Pero tanto o más importantes resultan la tutela judicial y el debido proceso en otras jurisdicciones del orden público jurídico. Por ejemplo, el régimen concursal y de quiebras, las interdicciones, la libre competencia o las controversias civiles y administrativas entre los ciudadanos y el Estado. En ellas se resuelve la vida cotidiana de los ciudadanos en un momento social signado por nuevas perspectivas tecnológicas, el desarrollo de sociedades libres, derechos constitucionales amplios y economías de libre mercado y competencia, algo que en Chile ha sido potente en las últimas décadas.

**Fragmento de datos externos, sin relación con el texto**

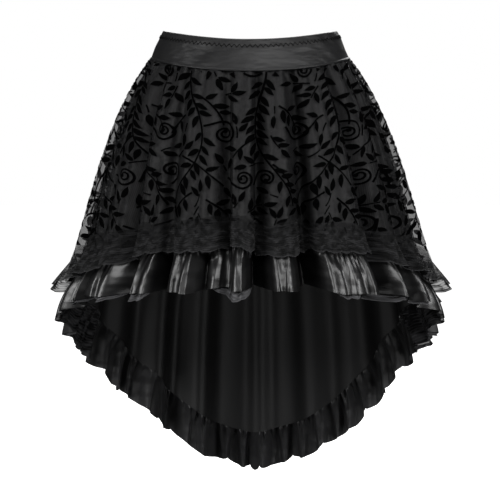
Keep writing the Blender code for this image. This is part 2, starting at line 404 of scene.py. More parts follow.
# The lining: dull black satin in a front and two back panels, gathered into the waist seam. Its folds run from the
# band to the hem, deepening on the way, and the other layers hang over them. It ends in the ruffle's seam.
MESH_OFF_WAIST = 0.0017
LACE_WIDTH = 0.048
LACE_BELOW_SEAM = 0.005
LACE_BELOW_MESH = 0.010
SEAM_TUCK = 0.0008
GATHERS = 36
FINE_GATHERS = 71
GATHER_DEPTH = 0.0015
FINE_GATHER_DEPTH = 0.0013

Hem = namedtuple("Hem", "angle seam ruffle")
HEMS = [
    Hem(0, 0.322, 0.382),
    Hem(30, 0.330, 0.390),
    Hem(60, 0.352, 0.408),
    Hem(75, 0.371, 0.430),
    Hem(90, 0.402, 0.464),
    Hem(105, 0.438, 0.500),
    Hem(120, 0.482, 0.547),
    Hem(135, 0.544, 0.613),
    Hem(150, 0.612, 0.680),
    Hem(165, 0.672, 0.739),
    Hem(180, 0.700, 0.768),
]
HEM_SWAY = 0.022
HEM_SWAY_ANGLE = 149.0
HEM_SWAY_HALF_WIDTH = 19.0

# The deep grooves between the flutes: angles and depths at the waist and at the hem, and how far the bottom lies
# behind the flute on its right, or on its left if negative
Groove = namedtuple("Groove", "top_angle hem_angle top_depth hem_depth half_width sweep")
GROOVES = [
    Groove(-164.0, -161.5, 0.0014, 0.042, 5.8, 0.000),
    Groove(-147.0, -145.0, 0.0014, 0.040, 5.6, 0.000),
    Groove(-130.0, -129.5, 0.0014, 0.018, 6.0, 0.000),
    Groove(-113.0, -112.0, 0.0014, 0.020, 5.5, 0.000),
    Groove(-97.0, -97.0, 0.0014, 0.022, 3.4, 0.003),
    Groove(-76.0, -74.0, 0.0014, 0.028, 3.2, 0.005),
    Groove(-52.0, -46.0, 0.0018, 0.038, 3.4, 0.008),
    Groove(-33.0, -29.0, 0.0014, 0.026, 3.0, -0.006),
    Groove(-12.0, -10.0, 0.0016, 0.038, 2.9, 0.009),
    Groove(4.6, 4.6, 0.0020, 0.042, 2.8, -0.009),
    Groove(21.5, 19.0, 0.0020, 0.052, 3.8, 0.009),
    Groove(31.5, 29.5, 0.0030, 0.006, 3.0, 0.002),
    Groove(46.0, 48.0, 0.0018, 0.040, 3.4, -0.009),
    Groove(63.0, 62.0, 0.0014, 0.025, 3.2, 0.006),
    Groove(77.0, 75.0, 0.0014, 0.027, 3.6, -0.005),
    Groove(97.0, 97.0, 0.0014, 0.023, 3.6, 0.003),
    Groove(113.0, 113.0, 0.0014, 0.020, 5.5, 0.000),
    Groove(130.0, 129.0, 0.0014, 0.018, 6.0, 0.000),
    Groove(146.0, 145.0, 0.0014, 0.018, 6.0, 0.000),
    Groove(160.0, 158.0, 0.0014, 0.026, 6.5, 0.000),
    Groove(177.0, 177.0, 0.0010, 0.016, 3.4, 0.000),
]
GROOVE_GROWTH = 0.48
GROOVE_POINT = 2.4

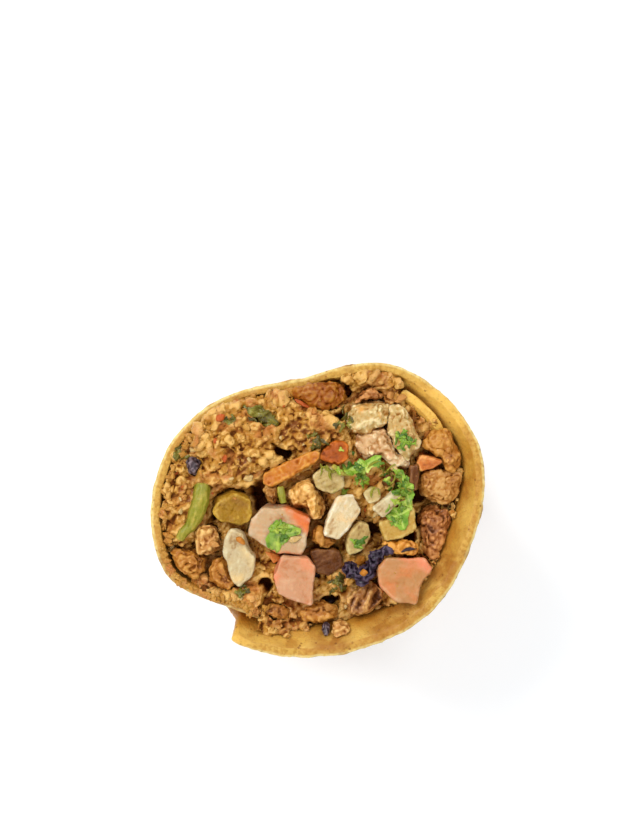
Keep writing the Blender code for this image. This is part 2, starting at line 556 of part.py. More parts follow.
def cavity(inset):
    """Room inside the wrap, smaller all over by inset, and by more among the folds.

    It starts where the second layer ends, and goes once round. Above the
    second layer's cut edge it is as wide as the first layer leaves it.
    """
    below = (0.0, 0.12, 0.35, 0.6, 0.8, 0.88, 0.94, 1.0)
    beyond = (0.0, 0.25, 0.5, 0.75, 1.0)
    rings = [[] for _ in range(len(below) + len(beyond) + 1)]
    floor = FLOOR + inset
    start = OVERLAP + math.degrees(inset / (FOOT_SHARE * BODY_Y))
    for k in range(TURN_STEPS + 1):
        turned = start + TURN * k / TURN_STEPS
        doubled = turned > 360.0
        under = turned - 360.0 if doubled else turned
        edge = inset + second_edge(under)
        if not doubled:
            onward = (turned - OVERLAP) / (360.0 - OVERLAP)
            edge = inset + mix(second_edge(OVERLAP), second_edge(0.0), onward)
        points = []
        for share in below:
            z = mix(floor, edge, share)
            level = min(z, HEIGHT)
            radius = second_outer(under, level) - WALL if doubled else first_inner(turned, level)
            radius -= inset * mix(FOLD_CLEAR, 1.0, smoothstep(z / PLEATS_TOP))
            radius -= FLOOR / 2 * smoothstep(1.0 - (z - floor) / FOOT_ROUND)
            points.append(polar(radius, seam_at(level) + turned, z))
        margin = inset + LEDGE if doubled else inset
        lowest = edge + EDGE_SLANT
        heights = [mix(lowest, max(lowest, HEIGHT) + EDGE_SLANT, share) for share in beyond]
        for z in heights + [HEIGHT + ABOVE]:
            level = min(z, HEIGHT)
            wide = first_inner(under, level) - margin
            points.append(polar(wide, seam_at(level) + turned, z))
        for ring, point in zip(rings, points):
            ring.append(point)
    return loft("cavity", rings)


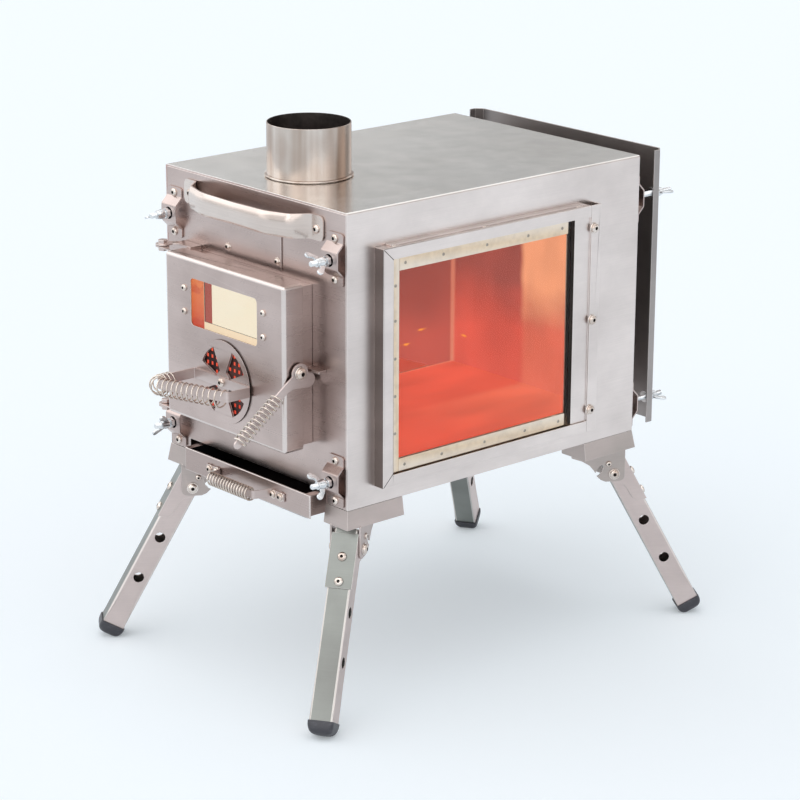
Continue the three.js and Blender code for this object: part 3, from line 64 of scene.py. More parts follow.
MM = 0.001
BODY_ORIGIN = Vector((0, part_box("front_panel")[0].y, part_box("front_panel")[0].z))
TO_METRES = Matrix.Translation(BODY_ORIGIN) @ Matrix.Diagonal((MM, MM, MM, 1))
TO_BODY = TO_METRES.inverted()

# The photograph's view.
CAMERA_PLACE = (2229.31, -1764.01, 972.30)
CAMERA_AZIMUTH = 48.571
CAMERA_ELEVATION = 17.357
CAMERA_ROLL = 0.266
CAMERA_LENS = 126.95


def aim_camera():
    """The camera that sees the stove as the photograph does."""
    camera = bpy.data.objects.new("camera", bpy.data.cameras.new("camera"))
    bpy.context.scene.collection.objects.link(camera)
    camera.data.lens = CAMERA_LENS
    camera.data.sensor_width = 36
    turned = Matrix.Rotation(math.radians(CAMERA_AZIMUTH), 4, "Z")
    tilted = Matrix.Rotation(math.radians(90 - CAMERA_ELEVATION), 4, "X")
    rolled = Matrix.Rotation(math.radians(CAMERA_ROLL), 4, "Z")
    camera.matrix_world = Matrix.Translation(TO_METRES @ Vector(CAMERA_PLACE)) @ turned @ tilted @ rolled
    camera.data.clip_end = 50
    bpy.context.scene.camera = camera


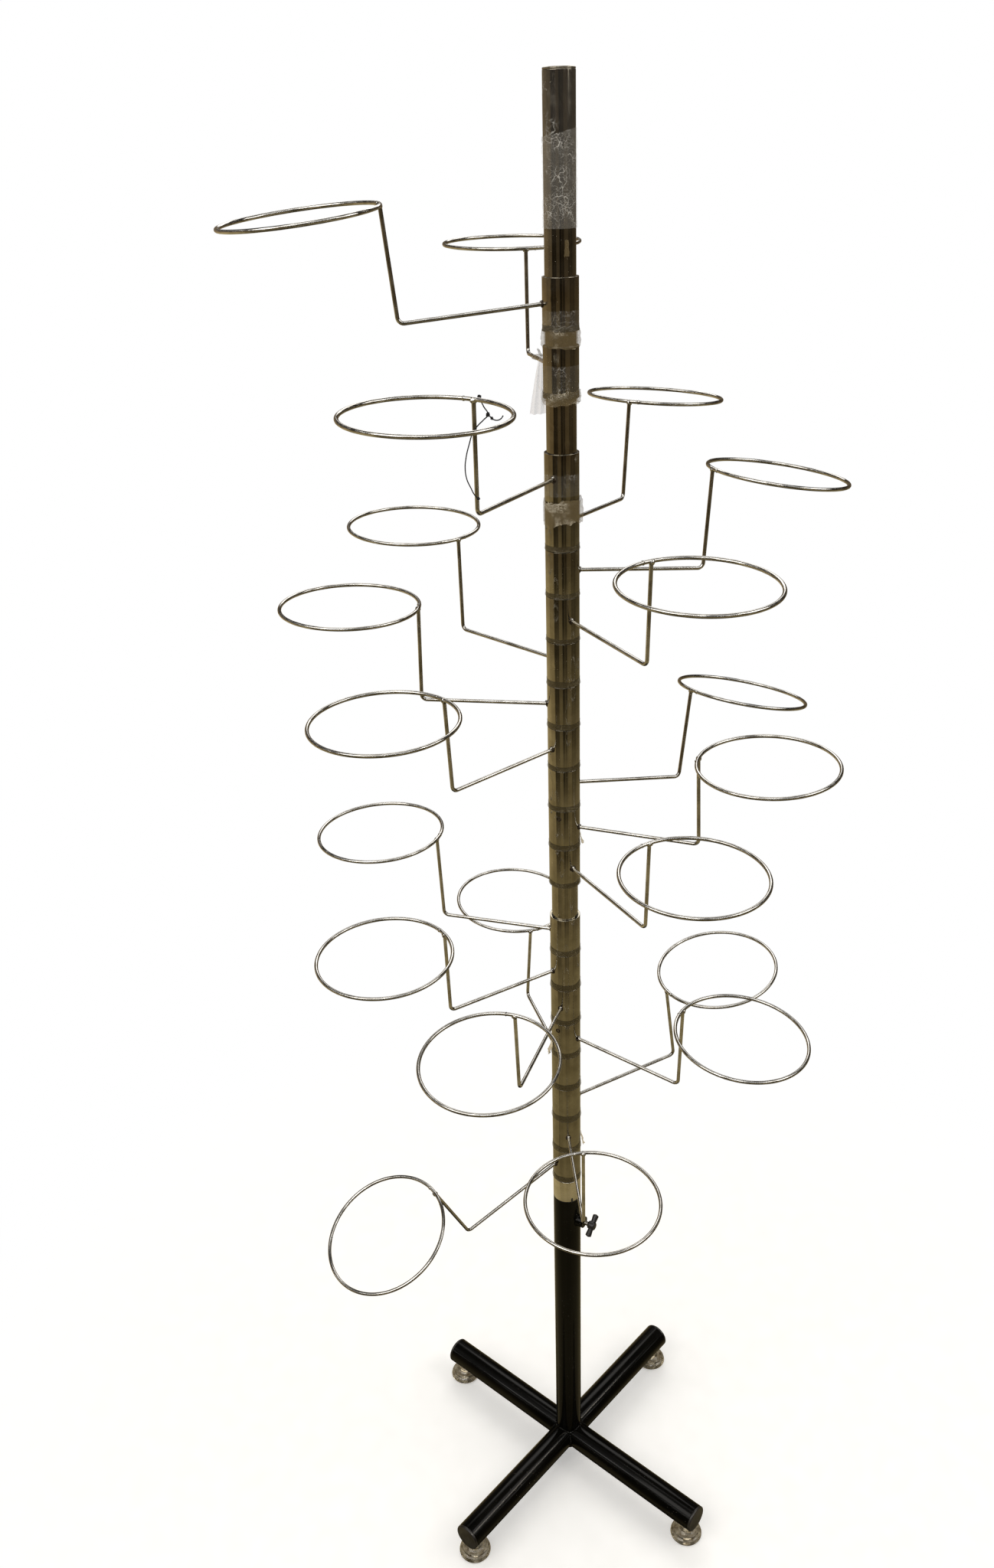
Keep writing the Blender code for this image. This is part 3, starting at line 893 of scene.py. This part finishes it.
clamp = {
    "height": 448.0,  # mm
    "azimuth": -36,
    "bossRadius": 7.5,
    "bossReach": 26.0,
    "screwRadius": 3.0,
    "screwPitch": 1.0,
    "threadDepth": 0.32,
    "leverCentre": 37.0,
    "leverLength": 30.0,
    "leverRadius": 4.2,
    "leverTilt": 39,
    "hubRadius": 5.5,
    "tabAzimuth": -75,
    "tabReach": 16.9,
    "tabOutline": ((-3, 0, 1.5), (0, 0.1, 1.6), (3, 0.4, 1.4), (6.4, 0.3, 1.1)),  # height, lean, half width
}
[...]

Los ordenamientos constitucionales de las democracias maduras han ido mucho más allá de la dimensión penal y han llevado la justicia procesal a esferas jurisdiccionales más amplias. Con modelos de justicia que extienden el debido proceso a materias más amplias, usando las ciencias especializadas como la economía, la sociología, el uso de la estadística y la big data.

Pero en Chile ello no ha ocurrido así. Y la brecha entre desarrollo económico y social y sistema jurídico ha llenado el país de ejemplos de arbitrariedad y descuido en materia de justicia procesal, transformándola en un problema grave. Lo peor es que ello se da en medio de una desorientación política y prácticas litigiosas y de conflictos entre sus elites dirigentes, y una tendencia negativa a instrumentalizar las instituciones en vez de mejorarlas. En menos de 10 años los vacíos de justicia procesal son parte sustantiva de la anomia institucional del Estado y de la ultrajudicialización de la vida política nacional.

Existen decenas de casos. Algunos tan paradigmáticos como corrupción de operadores jurídicos, como el llamado caso Hermosilla, o procesos de insolvencia como la quiebra de Curauma S.A., que evidencian cadenas de actos ilegítimos o ilegales con manipulación de todo procedimiento, debido a la inexistencia de normas claras y a la carencia de una preocupación real en materia de justicia procesal por parte de las autoridades responsables.

Lo más grave es que en casos como los mencionados existe suficiente información y pruebas de la manipulación por parte de órganos de control del Estado, por ejemplo, la del algoritmo de distribución de causas del Poder Judicial en el caso Curauma, para que cayera en tribunal predeterminado de Santiago, que tanto el Ministerio público como el Poder Judicial no investigan a fondo, de manera inexplicable. Incluso, mediando querellas admitidas a tramitación sin que se apliquen responsabilidades, en este caso a la Corporación Administrativa del Poder Judicial o a entidades regulatorias como la Comisión para el Mercado Financiero (CMF).

Una sociedad organizada bajo reglas mínimas de democracia, decencia y transparencia resuelve sus conflictos en procesos de jurisdicción institucionalizada, es decir, con métodos estandarizados y donde vencedores y afectados por las resoluciones de un juez imparcial las acatan por igual. Ello es la más sólida base de estabilidad y cohesión en esa sociedad.

Al contrario, las sociedades autocráticas o de baja transparencia, sustraen del escrutinio público a funcionarios corruptos o intereses ilegítimos, aplican procedimientos, normas, ritos y lenguajes secretos que destruyen el espacio público judicial y lo transforman en un mundo de “expertos” u “operadores influyentes” capaces de determinar nombramientos o decisiones porque “conocen e influencian jueces”.